--- BEGIN COLLECTED DATA ---
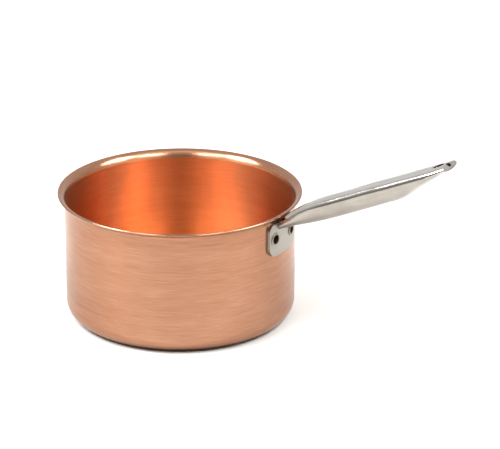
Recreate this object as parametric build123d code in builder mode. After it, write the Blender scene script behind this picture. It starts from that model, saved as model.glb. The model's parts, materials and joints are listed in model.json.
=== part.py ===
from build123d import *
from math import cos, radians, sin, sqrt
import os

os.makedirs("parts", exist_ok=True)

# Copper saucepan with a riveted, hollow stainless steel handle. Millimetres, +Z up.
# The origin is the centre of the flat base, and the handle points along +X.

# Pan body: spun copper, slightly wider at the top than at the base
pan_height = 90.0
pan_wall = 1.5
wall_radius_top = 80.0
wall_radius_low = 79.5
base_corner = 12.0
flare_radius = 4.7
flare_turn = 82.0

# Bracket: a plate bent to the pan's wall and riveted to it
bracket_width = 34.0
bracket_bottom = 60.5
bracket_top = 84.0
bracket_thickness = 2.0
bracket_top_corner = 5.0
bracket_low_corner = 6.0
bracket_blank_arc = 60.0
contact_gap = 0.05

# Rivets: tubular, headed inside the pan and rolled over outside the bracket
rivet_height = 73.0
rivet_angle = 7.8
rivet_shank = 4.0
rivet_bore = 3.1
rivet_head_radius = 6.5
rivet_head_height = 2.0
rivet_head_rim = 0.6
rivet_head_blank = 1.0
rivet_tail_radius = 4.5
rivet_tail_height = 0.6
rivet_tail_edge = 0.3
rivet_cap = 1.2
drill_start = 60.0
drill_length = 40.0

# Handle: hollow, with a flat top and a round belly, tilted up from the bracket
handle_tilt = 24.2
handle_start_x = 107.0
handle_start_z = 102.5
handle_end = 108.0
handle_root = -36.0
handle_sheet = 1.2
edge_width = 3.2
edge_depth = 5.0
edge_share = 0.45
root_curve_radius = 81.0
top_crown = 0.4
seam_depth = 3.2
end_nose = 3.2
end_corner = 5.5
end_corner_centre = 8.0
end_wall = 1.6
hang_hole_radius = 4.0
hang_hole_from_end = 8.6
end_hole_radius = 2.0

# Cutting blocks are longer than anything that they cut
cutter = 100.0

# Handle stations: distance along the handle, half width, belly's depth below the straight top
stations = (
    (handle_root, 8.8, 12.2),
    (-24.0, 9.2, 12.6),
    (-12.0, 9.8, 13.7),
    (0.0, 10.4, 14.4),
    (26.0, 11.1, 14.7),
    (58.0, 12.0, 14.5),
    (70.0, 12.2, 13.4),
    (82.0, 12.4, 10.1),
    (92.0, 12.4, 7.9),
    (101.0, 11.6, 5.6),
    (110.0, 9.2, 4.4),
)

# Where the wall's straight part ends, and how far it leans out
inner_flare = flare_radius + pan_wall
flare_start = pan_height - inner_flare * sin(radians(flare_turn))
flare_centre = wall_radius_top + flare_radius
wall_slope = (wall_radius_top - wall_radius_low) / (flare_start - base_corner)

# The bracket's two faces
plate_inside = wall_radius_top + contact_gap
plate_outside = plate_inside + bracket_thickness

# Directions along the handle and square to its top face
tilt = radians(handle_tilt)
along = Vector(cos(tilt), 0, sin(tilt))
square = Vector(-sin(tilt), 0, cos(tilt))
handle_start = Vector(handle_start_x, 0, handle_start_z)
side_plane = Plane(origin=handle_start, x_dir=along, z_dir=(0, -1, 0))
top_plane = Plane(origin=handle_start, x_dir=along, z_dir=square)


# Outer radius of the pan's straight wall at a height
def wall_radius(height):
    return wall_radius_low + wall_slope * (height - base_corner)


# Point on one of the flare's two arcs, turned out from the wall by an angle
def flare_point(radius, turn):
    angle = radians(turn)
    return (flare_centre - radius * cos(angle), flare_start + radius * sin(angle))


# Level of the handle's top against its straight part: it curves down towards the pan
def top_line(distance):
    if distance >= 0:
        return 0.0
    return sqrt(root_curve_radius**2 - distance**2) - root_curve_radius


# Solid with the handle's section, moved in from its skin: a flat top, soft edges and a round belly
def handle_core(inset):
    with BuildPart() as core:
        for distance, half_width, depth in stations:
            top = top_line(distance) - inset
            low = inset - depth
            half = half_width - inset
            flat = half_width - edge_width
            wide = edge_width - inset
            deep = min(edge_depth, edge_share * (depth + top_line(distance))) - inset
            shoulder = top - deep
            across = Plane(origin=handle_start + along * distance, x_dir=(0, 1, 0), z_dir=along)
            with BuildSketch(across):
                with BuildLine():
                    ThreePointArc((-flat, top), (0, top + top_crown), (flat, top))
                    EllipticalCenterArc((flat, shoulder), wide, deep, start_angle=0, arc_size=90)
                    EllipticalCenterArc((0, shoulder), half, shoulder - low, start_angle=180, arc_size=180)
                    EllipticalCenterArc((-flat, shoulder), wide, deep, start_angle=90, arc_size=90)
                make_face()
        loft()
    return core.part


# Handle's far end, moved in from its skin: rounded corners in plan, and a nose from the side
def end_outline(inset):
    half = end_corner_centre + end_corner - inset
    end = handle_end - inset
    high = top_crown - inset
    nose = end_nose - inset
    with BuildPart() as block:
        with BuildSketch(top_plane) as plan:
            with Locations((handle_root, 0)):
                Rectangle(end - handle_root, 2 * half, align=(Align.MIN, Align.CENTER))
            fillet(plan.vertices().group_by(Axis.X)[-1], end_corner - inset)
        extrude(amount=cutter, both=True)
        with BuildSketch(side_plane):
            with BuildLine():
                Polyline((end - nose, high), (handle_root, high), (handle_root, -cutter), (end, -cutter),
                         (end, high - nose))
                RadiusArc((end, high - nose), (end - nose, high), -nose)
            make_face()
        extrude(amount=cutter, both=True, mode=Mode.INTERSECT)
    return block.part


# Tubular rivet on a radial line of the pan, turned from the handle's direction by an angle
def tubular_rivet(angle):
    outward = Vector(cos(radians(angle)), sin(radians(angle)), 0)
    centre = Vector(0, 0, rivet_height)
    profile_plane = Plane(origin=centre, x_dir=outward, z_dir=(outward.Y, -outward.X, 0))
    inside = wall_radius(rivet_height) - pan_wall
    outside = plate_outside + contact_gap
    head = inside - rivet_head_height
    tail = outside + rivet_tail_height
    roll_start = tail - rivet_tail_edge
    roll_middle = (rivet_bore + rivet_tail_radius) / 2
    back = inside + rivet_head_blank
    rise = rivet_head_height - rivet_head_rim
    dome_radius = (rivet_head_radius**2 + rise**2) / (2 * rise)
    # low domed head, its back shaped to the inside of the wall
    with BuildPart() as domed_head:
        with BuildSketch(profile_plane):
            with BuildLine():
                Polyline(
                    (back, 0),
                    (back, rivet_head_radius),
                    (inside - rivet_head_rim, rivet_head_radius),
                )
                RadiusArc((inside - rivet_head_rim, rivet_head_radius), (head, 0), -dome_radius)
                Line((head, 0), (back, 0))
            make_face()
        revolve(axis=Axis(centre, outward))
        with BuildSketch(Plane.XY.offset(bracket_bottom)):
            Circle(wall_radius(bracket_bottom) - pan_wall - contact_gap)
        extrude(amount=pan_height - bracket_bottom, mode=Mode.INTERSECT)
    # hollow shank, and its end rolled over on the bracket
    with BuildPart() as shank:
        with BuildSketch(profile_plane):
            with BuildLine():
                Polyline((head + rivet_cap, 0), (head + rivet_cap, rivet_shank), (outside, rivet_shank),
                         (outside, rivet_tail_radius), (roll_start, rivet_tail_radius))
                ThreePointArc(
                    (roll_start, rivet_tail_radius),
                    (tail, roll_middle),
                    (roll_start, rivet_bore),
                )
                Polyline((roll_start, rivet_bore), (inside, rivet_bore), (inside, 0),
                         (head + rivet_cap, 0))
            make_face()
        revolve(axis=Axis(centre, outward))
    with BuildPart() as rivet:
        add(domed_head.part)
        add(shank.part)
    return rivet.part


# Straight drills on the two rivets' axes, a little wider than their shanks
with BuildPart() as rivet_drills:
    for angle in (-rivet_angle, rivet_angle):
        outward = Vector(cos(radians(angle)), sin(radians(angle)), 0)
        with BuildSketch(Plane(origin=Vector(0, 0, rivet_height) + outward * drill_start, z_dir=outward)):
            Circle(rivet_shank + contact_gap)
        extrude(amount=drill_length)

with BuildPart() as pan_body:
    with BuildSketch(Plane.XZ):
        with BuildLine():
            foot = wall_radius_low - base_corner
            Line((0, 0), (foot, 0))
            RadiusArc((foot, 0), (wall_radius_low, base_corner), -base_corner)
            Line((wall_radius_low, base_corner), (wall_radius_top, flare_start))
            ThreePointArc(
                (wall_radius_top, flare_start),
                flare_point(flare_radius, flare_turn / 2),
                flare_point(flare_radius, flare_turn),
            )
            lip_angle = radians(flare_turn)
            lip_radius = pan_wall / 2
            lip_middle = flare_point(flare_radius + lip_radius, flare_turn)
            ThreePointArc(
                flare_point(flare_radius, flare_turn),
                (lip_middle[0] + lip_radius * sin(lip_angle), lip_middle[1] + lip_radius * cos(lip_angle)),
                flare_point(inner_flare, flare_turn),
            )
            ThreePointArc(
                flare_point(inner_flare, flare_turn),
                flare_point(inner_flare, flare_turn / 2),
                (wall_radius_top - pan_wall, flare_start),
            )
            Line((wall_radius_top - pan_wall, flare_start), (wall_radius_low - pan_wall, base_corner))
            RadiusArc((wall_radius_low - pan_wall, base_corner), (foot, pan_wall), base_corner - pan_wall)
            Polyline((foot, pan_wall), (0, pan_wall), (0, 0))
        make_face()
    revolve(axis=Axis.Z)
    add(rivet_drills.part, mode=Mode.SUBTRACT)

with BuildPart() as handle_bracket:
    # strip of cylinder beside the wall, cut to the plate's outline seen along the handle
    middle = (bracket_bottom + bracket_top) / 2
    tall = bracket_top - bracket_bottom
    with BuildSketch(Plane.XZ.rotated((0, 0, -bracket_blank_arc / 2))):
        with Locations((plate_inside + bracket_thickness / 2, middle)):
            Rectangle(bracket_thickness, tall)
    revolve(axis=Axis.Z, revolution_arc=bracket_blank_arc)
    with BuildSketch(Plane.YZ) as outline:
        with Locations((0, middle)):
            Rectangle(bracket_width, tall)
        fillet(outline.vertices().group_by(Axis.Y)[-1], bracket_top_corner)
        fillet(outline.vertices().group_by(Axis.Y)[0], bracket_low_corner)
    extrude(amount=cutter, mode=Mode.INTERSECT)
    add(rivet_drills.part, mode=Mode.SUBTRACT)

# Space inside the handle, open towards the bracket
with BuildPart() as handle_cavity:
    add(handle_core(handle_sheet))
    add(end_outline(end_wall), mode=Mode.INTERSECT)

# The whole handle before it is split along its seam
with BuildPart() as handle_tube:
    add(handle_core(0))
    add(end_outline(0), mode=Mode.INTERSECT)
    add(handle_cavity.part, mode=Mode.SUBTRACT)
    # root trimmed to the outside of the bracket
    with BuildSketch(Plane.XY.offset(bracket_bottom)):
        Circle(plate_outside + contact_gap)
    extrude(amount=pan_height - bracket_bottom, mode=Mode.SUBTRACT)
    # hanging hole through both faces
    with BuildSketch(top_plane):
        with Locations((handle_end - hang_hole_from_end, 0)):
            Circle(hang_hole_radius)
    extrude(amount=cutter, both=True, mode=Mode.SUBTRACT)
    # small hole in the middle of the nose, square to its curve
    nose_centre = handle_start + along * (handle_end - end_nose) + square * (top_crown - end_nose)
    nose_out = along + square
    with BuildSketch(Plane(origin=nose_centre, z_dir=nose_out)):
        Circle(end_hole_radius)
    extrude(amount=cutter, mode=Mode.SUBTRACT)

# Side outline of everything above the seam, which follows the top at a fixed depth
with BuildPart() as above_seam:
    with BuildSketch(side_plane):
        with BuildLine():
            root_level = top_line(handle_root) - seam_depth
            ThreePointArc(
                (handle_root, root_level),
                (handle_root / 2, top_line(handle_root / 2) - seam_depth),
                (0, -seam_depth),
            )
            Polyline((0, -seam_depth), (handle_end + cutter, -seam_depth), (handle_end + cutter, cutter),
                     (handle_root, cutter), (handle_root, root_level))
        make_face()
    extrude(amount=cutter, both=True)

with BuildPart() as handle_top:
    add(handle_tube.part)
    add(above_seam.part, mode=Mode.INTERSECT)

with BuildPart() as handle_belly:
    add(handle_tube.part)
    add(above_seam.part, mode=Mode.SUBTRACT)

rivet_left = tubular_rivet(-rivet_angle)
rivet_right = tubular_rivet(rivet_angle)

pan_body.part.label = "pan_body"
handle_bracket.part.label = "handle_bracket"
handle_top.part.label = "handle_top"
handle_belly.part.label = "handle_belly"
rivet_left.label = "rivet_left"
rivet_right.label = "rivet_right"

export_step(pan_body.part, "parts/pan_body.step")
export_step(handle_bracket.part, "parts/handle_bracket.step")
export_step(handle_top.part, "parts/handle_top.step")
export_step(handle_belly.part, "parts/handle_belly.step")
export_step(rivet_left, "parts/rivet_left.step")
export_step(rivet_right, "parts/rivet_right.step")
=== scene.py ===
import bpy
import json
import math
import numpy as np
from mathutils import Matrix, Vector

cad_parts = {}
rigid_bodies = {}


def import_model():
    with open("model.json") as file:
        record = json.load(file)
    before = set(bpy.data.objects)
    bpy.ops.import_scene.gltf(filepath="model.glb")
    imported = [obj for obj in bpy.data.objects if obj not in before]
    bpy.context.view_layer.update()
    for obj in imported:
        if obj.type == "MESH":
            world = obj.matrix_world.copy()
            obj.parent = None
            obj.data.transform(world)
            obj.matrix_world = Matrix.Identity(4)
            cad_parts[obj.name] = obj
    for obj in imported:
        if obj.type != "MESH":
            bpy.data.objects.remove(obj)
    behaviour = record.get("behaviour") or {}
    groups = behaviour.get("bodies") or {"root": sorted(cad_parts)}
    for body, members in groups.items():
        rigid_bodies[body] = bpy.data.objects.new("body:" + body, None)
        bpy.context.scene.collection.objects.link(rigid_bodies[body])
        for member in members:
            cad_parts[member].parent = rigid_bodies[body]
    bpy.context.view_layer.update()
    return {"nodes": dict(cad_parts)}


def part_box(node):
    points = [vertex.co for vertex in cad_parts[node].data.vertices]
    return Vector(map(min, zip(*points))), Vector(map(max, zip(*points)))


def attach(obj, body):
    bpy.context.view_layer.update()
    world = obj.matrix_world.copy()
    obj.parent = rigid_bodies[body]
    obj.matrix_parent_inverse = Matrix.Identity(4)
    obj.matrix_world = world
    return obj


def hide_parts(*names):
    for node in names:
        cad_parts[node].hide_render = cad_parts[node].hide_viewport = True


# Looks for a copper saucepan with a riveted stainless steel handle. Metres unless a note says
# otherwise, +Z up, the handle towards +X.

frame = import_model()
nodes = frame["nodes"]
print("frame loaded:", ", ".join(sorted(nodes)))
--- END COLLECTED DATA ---
* WHAT YOU ARE ASKED TO DO: Output the section opening with the line that has "rivet_left = tubular_rivet(-rivet_angle)" and closing with the line that has "bpy.context.scene.collection.objects.link(rigid_bodies[body])". Keep both end lines and leave out the rest.

* RESULT OF THIS TASK:
rivet_left = tubular_rivet(-rivet_angle)
rivet_right = tubular_rivet(rivet_angle)

pan_body.part.label = "pan_body"
handle_bracket.part.label = "handle_bracket"
handle_top.part.label = "handle_top"
handle_belly.part.label = "handle_belly"
rivet_left.label = "rivet_left"
rivet_right.label = "rivet_right"

export_step(pan_body.part, "parts/pan_body.step")
export_step(handle_bracket.part, "parts/handle_bracket.step")
export_step(handle_top.part, "parts/handle_top.step")
export_step(handle_belly.part, "parts/handle_belly.step")
export_step(rivet_left, "parts/rivet_left.step")
export_step(rivet_right, "parts/rivet_right.step")
=== scene.py ===
import bpy
import json
import math
import numpy as np
from mathutils import Matrix, Vector

cad_parts = {}
rigid_bodies = {}


def import_model():
    with open("model.json") as file:
        record = json.load(file)
    before = set(bpy.data.objects)
    bpy.ops.import_scene.gltf(filepath="model.glb")
    imported = [obj for obj in bpy.data.objects if obj not in before]
    bpy.context.view_layer.update()
    for obj in imported:
        if obj.type == "MESH":
            world = obj.matrix_world.copy()
            obj.parent = None
            obj.data.transform(world)
            obj.matrix_world = Matrix.Identity(4)
            cad_parts[obj.name] = obj
    for obj in imported:
        if obj.type != "MESH":
            bpy.data.objects.remove(obj)
    behaviour = record.get("behaviour") or {}
    groups = behaviour.get("bodies") or {"root": sorted(cad_parts)}
    for body, members in groups.items():
        rigid_bodies[body] = bpy.data.objects.new("body:" + body, None)
        bpy.context.scene.collection.objects.link(rigid_bodies[body])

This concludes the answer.